▶ What needs to be done
Reading the listing below, count the lines that contain the word "objects" and give that count alone.

▶ Supplied information
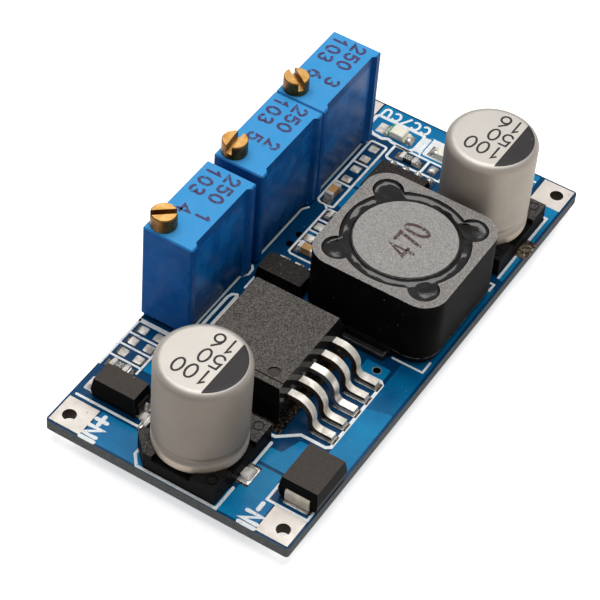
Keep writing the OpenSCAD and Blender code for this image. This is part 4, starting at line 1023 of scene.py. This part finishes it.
def circle(x, y, r, steps=20):
    return [(x + r * math.cos(2 * math.pi * i / steps), y + r * math.sin(2 * math.pi * i / steps))
            for i in range(steps)]


POUR_H, POUR_SINK = 0.03, 0.02
VIA_HOLE, VIA_SHADE_R, VIA_RIM = 0.3, 0.33, 0.43
VIAS = [(3.905, 5.95), (5.305, 5.85), (-4.245, -7.665)]
COPPER_TOP = [
    ([(-23.8, -1.0), (-23.8, 8.2), (-20.75, 8.2), (-20.75, 4.9), (-20.9, 4.4), (-21.5, -1.0)], []),
    ([(-23.8, -1.3), (-21.5, -1.3), (-21.5, -4.9), (-18.1, -4.9), (-18.1, -7.25), (-20.9, -7.5),
      (-20.9, -8.2), (-23.8, -8.2)], []),
    ([(-17.8, -4.9), (-16.1, -4.9), (-16.1, -5.9), (-14.2, -6.5), (-14.2, -7.4), (-17.8, -7.4)],
     []),
    ([(-15.0, -9.0), (-8.3, -9.0), (-7.7, -11.25), (-15.2, -11.25)], []),
    (oblong(-5.05, -3.6, -8.65, -6.35), [(-4.245, -7.665)]),
    ([(10.6, -10.9), (19.4, -10.9), (19.4, -8.2), (20.9, -8.2), (20.9, -11.25), (10.6, -11.25)],
     []),
    ([(20.0, -7.9), (23.8, -7.9), (23.8, -0.9), (20.0, -0.9)], []),
    ([(19.55, -0.6), (23.8, -0.6), (23.8, 8.2), (20.8, 8.2), (20.8, 9.4), (19.3, 9.4),
      (19.3, 7.4), (19.9, 6.9), (19.9, 2.9), (19.55, 2.6)], []),
    (oblong(4.75, 6.15, 4.75, 5.35), []),
    (oblong(10.2, 12.9, 4.4, 5.05), []),
    (oblong(13.2, 17.4, 4.5, 5.05), []),
    (oblong(-15.3, -13.4, 7.0, 8.05), []),
]
GROUND_STRIP = [(-8.3, -9.0), (9.4, -9.0), (9.4, -11.25), (-7.7, -11.25)]


def copper_plates():
    low, high = BOARD_TOP - POUR_SINK, BOARD_TOP + POUR_H
    store = ([], [])
    for outline, vias in COPPER_TOP:
        loops = [rounded(outline)] + [circle(x, y, VIA_HOLE) for x, y in vias]
        plate(store, loops, low, high)
    ride_on("copper_plates_top", *store, "mask_over_copper", "board_mask")
    store = ([], [])
    plate(store, [rounded(GROUND_STRIP)], low, high)
    ride_on("ground_plate", *store, "mask_over_ground", "board_mask")
    shade_discs, ring = ([], []), ([], [])
    for x, y in VIAS:
        plate(shade_discs, [circle(x, y, VIA_SHADE_R)], low, high + 0.004)
    x, y = VIAS[-1]
    plate(ring, [circle(x, y, VIA_RIM), circle(x, y, VIA_SHADE_R)], low, high + 0.006)
    ride_on("via_rim", *ring, "via_copper")
    ride_on("via_hole_shades", *shade_discs, "hole_dark")


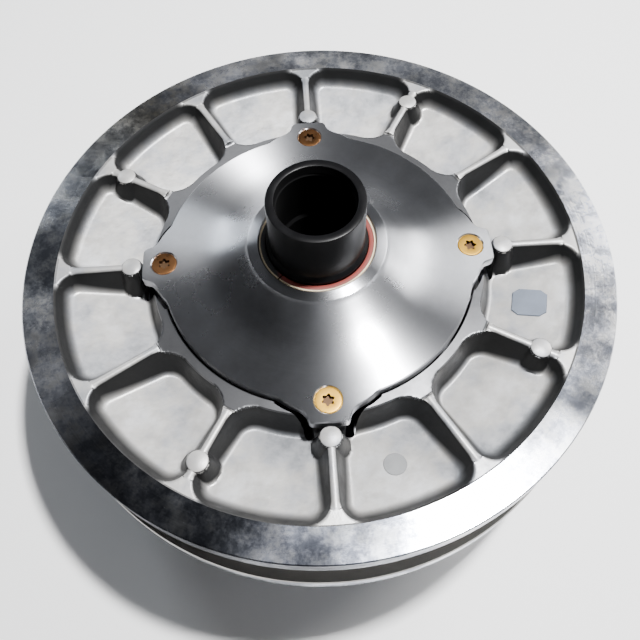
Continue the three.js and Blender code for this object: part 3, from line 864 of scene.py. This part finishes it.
def studio_world():
    """Soft surroundings, brighter towards +X, for the metal to mirror."""
    world = bpy.data.worlds.new("studio")
    bpy.context.scene.world = world
    world.use_nodes = True
    nodes, links = world.node_tree.nodes, world.node_tree.links
    direction = nodes.new("ShaderNodeTexCoord").outputs["Generated"]
    patch = noise(nodes, links, direction, 2.6, 2, 0.5)
    total = maths(nodes, links, "MULTIPLY_ADD", part_of(nodes, links, direction, "X"), 0.3, patch)
    tones = [(0.36, (0.035, 0.036, 0.04)), (0.5, (0.22, 0.225, 0.24)), (0.62, (0.62, 0.63, 0.65)),
             (0.76, (1.0, 1.0, 1.0))]
    links.new(ramp(nodes, links, total, tones), nodes["Background"].inputs["Color"])
    nodes["Background"].inputs["Strength"].default_value = 0.42


def photo_camera():
    """The photograph's view: from the front and above, slightly turned and rolled."""
    rim_centre = Vector((0, 0, RIM_TOP))
    turn = Matrix.Rotation(math.radians(-1.8), 3, "Z")
    roll = 0.0349
    eye = (rim_centre + turn @ Vector((0, -175.5, 279.6))) * MM
    target = (rim_centre + turn @ Vector((0, -3.9, 0))) * MM
    ahead = (target - eye).normalized()
    level = ahead.cross(Vector((0, 0, 1))).normalized()
    upward = level.cross(ahead)
    side = level * math.cos(roll) - upward * math.sin(roll)
    top = upward * math.cos(roll) + level * math.sin(roll)
    data = bpy.data.cameras.new("camera")
    data.lens = 41.03
    data.shift_x = 0.0032
    data.shift_y = -0.0913
    data.sensor_width = 36
    data.clip_start = 0.01
    camera = bpy.data.objects.new("camera", data)
    camera.matrix_world = Matrix((
        (side.x, top.x, -ahead.x, eye.x),
        (side.y, top.y, -ahead.y, eye.y),
        (side.z, top.z, -ahead.z, eye.z),
        (0, 0, 0, 1)))
    bpy.context.scene.collection.objects.link(camera)
    bpy.context.scene.camera = camera


outer_sheave()
floor_plates()
inner_sheave()
cover()
for number in range(4):
    cover_screw(number)
post()
bush("cover_bushing", 94.5, 113.3, 113.5, 226)
bush("inner_sheave_bushing", 44.2, 56.8, 56.8, 120)
spring()
recolour_frame_pieces()

pale_floor()
area_light("overhead", (0.30, 0.08, 1.3), (0.09, 0.07), 44)
area_light("right_softbox", (1.05, 0.55, 1.0), (0.8, 0.6), 20)
area_light("left_window", (-0.9, 1.1, 0.95), (0.4, 0.25), 5, (0.85, 0.92, 1.0))
studio_world()
photo_camera()
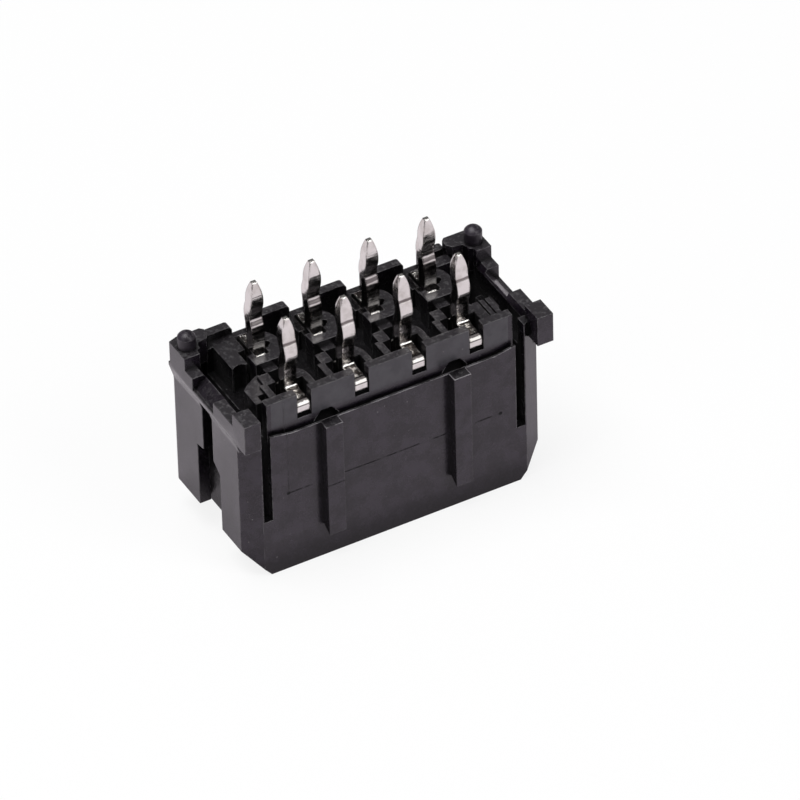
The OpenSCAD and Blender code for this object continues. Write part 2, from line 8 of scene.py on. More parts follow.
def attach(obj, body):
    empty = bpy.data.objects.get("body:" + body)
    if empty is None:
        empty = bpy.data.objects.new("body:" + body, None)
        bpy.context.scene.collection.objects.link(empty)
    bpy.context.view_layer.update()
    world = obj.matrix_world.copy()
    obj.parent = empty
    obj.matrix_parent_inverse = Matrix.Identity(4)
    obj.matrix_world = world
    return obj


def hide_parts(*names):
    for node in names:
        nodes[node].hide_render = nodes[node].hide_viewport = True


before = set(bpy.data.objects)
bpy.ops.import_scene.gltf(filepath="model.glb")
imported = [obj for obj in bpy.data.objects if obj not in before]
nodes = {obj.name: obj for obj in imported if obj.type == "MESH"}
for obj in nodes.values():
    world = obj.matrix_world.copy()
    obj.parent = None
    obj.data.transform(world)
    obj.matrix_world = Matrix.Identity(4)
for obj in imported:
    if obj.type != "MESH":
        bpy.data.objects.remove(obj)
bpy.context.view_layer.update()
scene = bpy.context.scene
mm = 0.001  # lengths in the dictionaries below are in millimetres


# Small helpers for node trees

def addNode(tree, kind, **settings):
    node = tree.nodes.new(kind)
    for name, value in settings.items():
        setattr(node, name, value)
    return node


def link(tree, source, target):
    tree.links.new(source, target)


def feed(tree, value, socket):
    # the value is another node's output, or a plain number or colour
    if isinstance(value, bpy.types.NodeSocket):
        link(tree, value, socket)
    else:
        socket.default_value = value


def mathNode(tree, operation, *values, clamp=False):
    node = addNode(tree, "ShaderNodeMath", operation=operation, use_clamp=clamp)
    for socket, value in zip(node.inputs, values):
        feed(tree, value, socket)
    return node.outputs[0]


def times(tree, first, *others):
    # masks and values multiplied together
    for other in others:
        first = mathNode(tree, "MULTIPLY", first, other)
    return first


def above(tree, value, limit):
    return mathNode(tree, "GREATER_THAN", value, limit)


def below(tree, value, limit):
    return mathNode(tree, "LESS_THAN", value, limit)


def distanceTo(tree, value, place):
    return mathNode(tree, "ABSOLUTE", mathNode(tree, "SUBTRACT", value, place))


def lengthOf(tree, across, along):
    squares = mathNode(tree, "ADD", times(tree, across, across), times(tree, along, along))
    return mathNode(tree, "SQRT", squares)


def shareBetween(tree, value, low, high):
    # 0 at low, 1 at high, straight in between
    over = mathNode(tree, "SUBTRACT", value, low)
    span = mathNode(tree, "SUBTRACT", high, low)
    return mathNode(tree, "DIVIDE", over, span, clamp=True)


def ramp(tree, value, low, high, toLow=0.0, toHigh=1.0):
    # a soft step: toLow below low, toHigh above high
    node = addNode(tree, "ShaderNodeMapRange", interpolation_type="SMOOTHSTEP")
    link(tree, value, node.inputs["Value"])
    node.inputs["From Min"].default_value = low
    node.inputs["From Max"].default_value = high
    node.inputs["To Min"].default_value = toLow
    node.inputs["To Max"].default_value = toHigh
    return node.outputs["Result"]


def band(tree, value, middle, inner, outer, inside=1.0, outside=0.0):
    # inside as far as the inner distance from the middle, outside past the outer one
    return ramp(tree, distanceTo(tree, value, middle), inner, outer, inside, outside)


def splitVector(tree, vector):
    node = addNode(tree, "ShaderNodeSeparateXYZ")
    link(tree, vector, node.inputs[0])
    return node.outputs


def mixColours(tree, factor, first, second):
    # a mix node has one pair of inputs for each kind of value; 6 and 7 take colours
    node = addNode(tree, "ShaderNodeMix", data_type="RGBA")
    link(tree, factor, node.inputs[0])
    for socket, value in ((node.inputs[6], first), (node.inputs[7], second)):
        feed(tree, (*value, 1) if isinstance(value, tuple) else value, socket)
    return node.outputs[2]


def layColours(tree, colour, values, layers):
    # each layer is a mask and the name of the colour that it brings
    for mask, name in layers:
        colour = mixColours(tree, mask, colour, values[name])
    return colour


def noiseNode(tree, vector, scale, detail=2.0, roughness=0.5):
    node = addNode(tree, "ShaderNodeTexNoise")
    feed(tree, scale, node.inputs["Scale"])
    node.inputs["Detail"].default_value = detail
    node.inputs["Roughness"].default_value = roughness
    link(tree, vector, node.inputs["Vector"])
    return node.outputs["Fac"]


def patches(tree, vector, scale, detail, roughness, low, high, toLow=0.0, toHigh=1.0):
    # toHigh where the noise is high, toLow in between
    return ramp(tree, noiseNode(tree, vector, scale, detail, roughness), low, high, toLow, toHigh)


def unsteady(tree, value, vector, scale, drift):
    # the value plus a noise that drifts half of the drift to either side
    moved = mathNode(tree, "ADD", value, times(tree, noiseNode(tree, vector, scale), drift))
    return mathNode(tree, "SUBTRACT", moved, drift / 2)


def newGroup(name, inputs, outputs):
    group = bpy.data.node_groups.new(name, "ShaderNodeTree")
    for socketName, kind, value in inputs:
        socket = group.interface.new_socket(name=socketName, in_out="INPUT", socket_type=kind)
        if value is not None:
            socket.default_value = value
    for socketName, kind in outputs:
        group.interface.new_socket(name=socketName, in_out="OUTPUT", socket_type=kind)
    return group, addNode(group, "NodeGroupInput"), addNode(group, "NodeGroupOutput")


def placeGroup(tree, group, **values):
    node = addNode(tree, "ShaderNodeGroup", node_tree=group)
    for name, value in values.items():
        feed(tree, value, node.inputs[name])
    return node


def newMaterial(name):
    material = bpy.data.materials.new(name)
    material.use_nodes = True
    tree = material.node_tree
    tree.nodes.clear()
    return material, tree, addNode(tree, "ShaderNodeOutputMaterial")


def millimetres(tree):
    place = addNode(tree, "ShaderNodeTexCoord")
    scaled = addNode(tree, "ShaderNodeMapping")
    scaled.inputs["Scale"].default_value = (1 / mm, 1 / mm, 1 / mm)
    link(tree, place.outputs["Object"], scaled.inputs["Vector"])
    return scaled.outputs["Vector"]


# Surface effects that both materials share

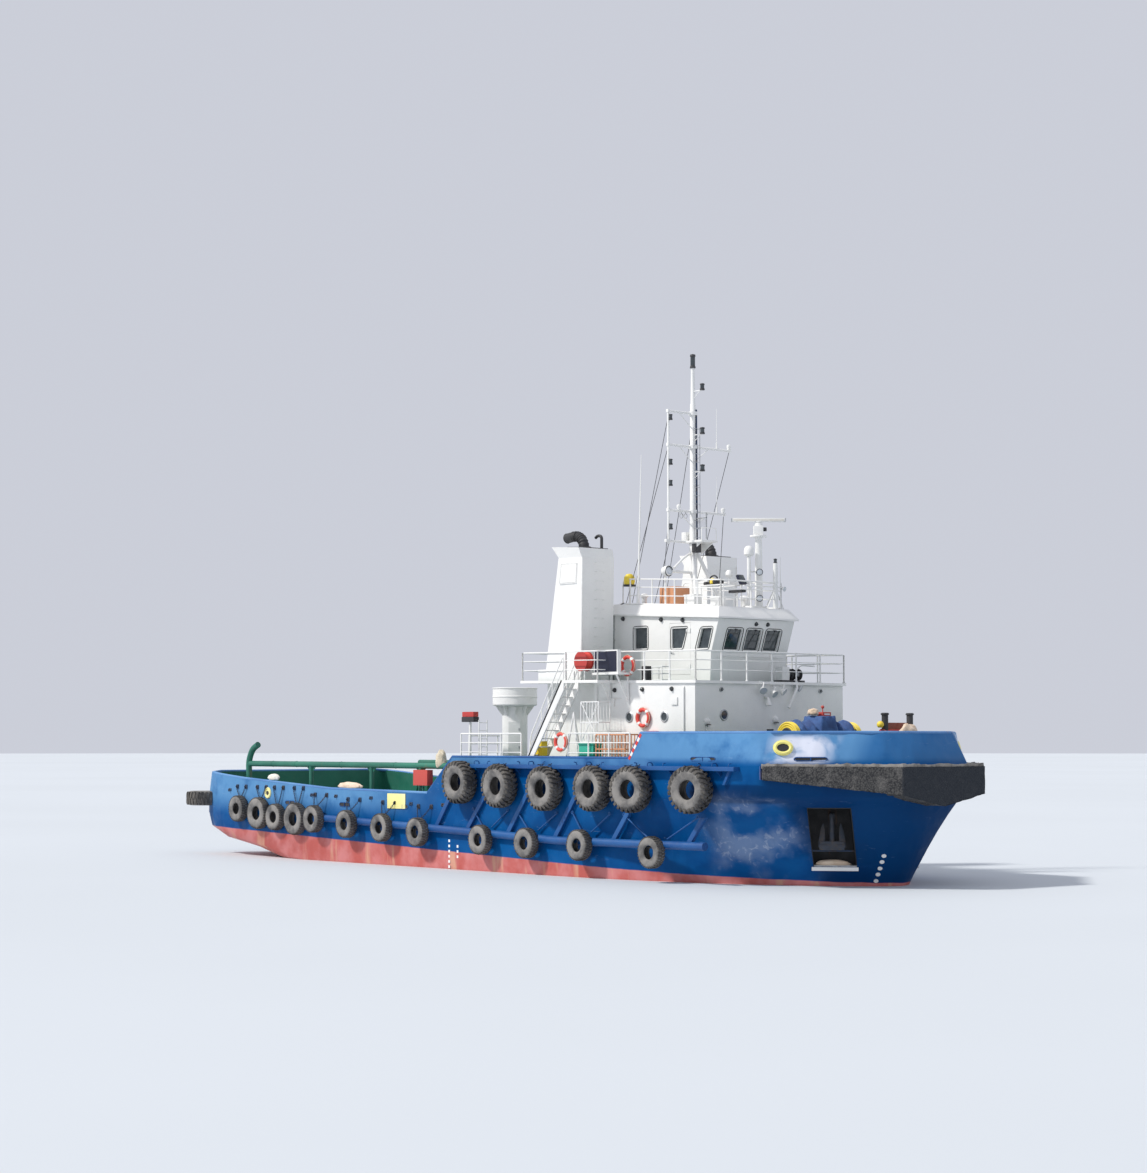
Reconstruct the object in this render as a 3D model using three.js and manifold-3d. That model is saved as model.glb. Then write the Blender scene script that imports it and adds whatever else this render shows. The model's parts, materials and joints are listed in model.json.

▶ Written response
8